Y la táctica es igual, por supuesto: los poderes en la sombra, las manos que mecen la cuna y saben la combinación de la caja fuerte, gobiernan desde lejos, sin dar apenas la cara, y buscan una mujer o un hombre de paja que arda en su nombre si las cosas se ponen feas. El problema es que esas marionetas que dan la cara siempre tienen algo que decir y según se afianzan en sus despachos van ganando terreno, no quieren sólo su parte del pastel, también quieren cortarlo y servirse su ración con su propio cuchillo. Eso fue Margaret Thatcher, cuyo apodo, dama de hierro, debió dar miedo y sin embargo provocaba admiración; eso fue Ronald Reagan, de puertas para fuera otro granjero campechano que salió de sus películas del oeste sin quitarse la pistola de la cadera; eso son el FMI o la Europa del inenarrable Salvini y sus fronteras selladas; eso es Donald Trump, a quien nada define mejor que el título de una novela de Chester Himes, Un ciego con una pistola, pero que no sólo ha llegado a la Casa Blanca con millones de votos respaldándolo, sino que será reelegido en las próximas elecciones; eso sería un Albert Rivera si le dejasen y eso han sido y son todos los jefes del PP, cuyo patriotismo del todo a cien consiste en que lo que hacen con las manos le lleve la contraria a lo que dicen con la boca, es decir, en saquear el país por el que juran estar dispuestos a dar la vida, empobrecerlo y llevarse los millones a un paraíso fiscal a la vez que ondean una bandera cada vez más grande porque hacen falta muchos metros de tela para hacer tantas vendas para los ojos de los incautos o los cómplices.

Y eso es Jair Bolsonaro, el ultra que está llevando Brasil al desastre y al mundo al mismo sitio, con la destrucción de la Amazonia, uno de los pulmones de este planeta contaminado pos sus propios habitantes, que al destruir el ecosistema del que viven demuestran que se puede ser al mismo tiempo el más listo y el más estúpido de los animales de la Tierra. La deforestación de esas selvas se multiplica bajo el Gobierno de ese individuo al que han hecho presidente las urnas y que ha flexibilizado los controles ambientales, algo que ya anunciaba en su programa, ha reducido el presupuesto dedicado a la prevención y el control de incendios un 38,4% y el de la llamada agenda climática, un 95%; está ultimando una ley que permita la extracción minera en las tierras indígenas y, naturalmente, se ha rodeado de un grupo de ministros a su altura, que cuestionan el calentamiento global con cuatro frases que les aplauden cientos de miles de inocentes, en el peor sentido de la palabra.
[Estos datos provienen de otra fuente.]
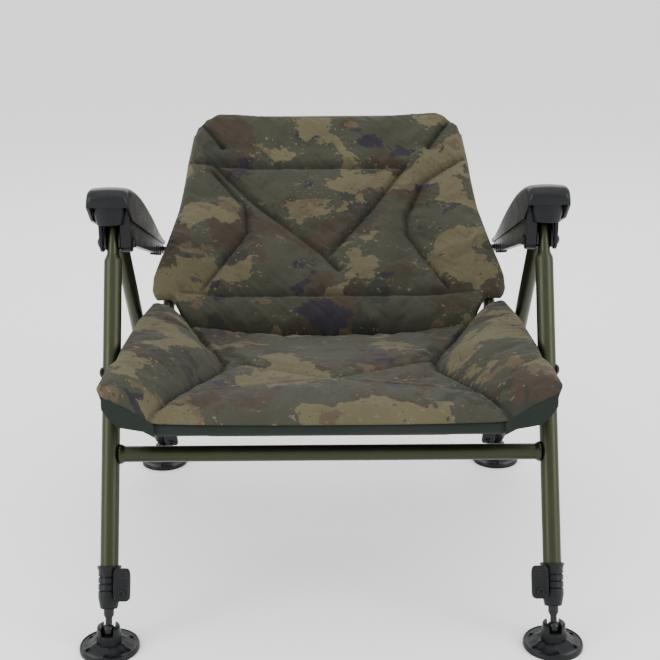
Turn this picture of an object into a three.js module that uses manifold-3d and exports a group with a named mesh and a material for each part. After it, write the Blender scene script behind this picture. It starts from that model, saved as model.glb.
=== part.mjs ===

Entre el 1 de enero y el 22 de agosto de este año se han registrado 76.720 focos de incendio, un 85% más que en el mismo periodo de 2018, pero esa gente baila alrededor de las llamas, como si fuesen hogueras de San Juan.

La pregunta está clara: ¿Ser presidente de Brasil te hace dueño de la Amazonia? La respuesta es obvia: lo es igual que lo sería considerar propietario del Museo del Prado al inquilino de turno de la Moncloa, así que el puesto no faculta a quien lo ostenta ni para quemar Las Meninas ni los bosques de un mundo que se ahogará sin ellos. Francia ya ha propuesto, en la reunión del G7, crear un fondo mundial para salvar los árboles, pero los famosos líderes del primer mundo reunidos en Biarritz no dicen nada de los culpables de que esa hecatombe se haya desmandado y amenace el futuro de todos, no sólo del necio de turno con mando en plaza, ni el de sus guardaespaldas o sus seguidores. Ayudar está bien, reforestar, lo mismo. Pero el problema de fondo es otro y no tiene otra solución que declarar intocable aquello que sea patrimonio medioambiental de la humanidad. La maquinaria sin embargo es perversa, porque el neoliberalismo, cada vez más racista y con más manga ancha para las nuevas expresiones contemporáneas del viejo y temible fascismo, ha invadido la democracia, actúa desde dentro de ella y en su nombre mientras la devora, como esos parásitos que se comen poco a poco al insecto del que se alimentan, lo vacían desde su interior, lo convierten en una cáscara y después del último bocado, lo abandonan.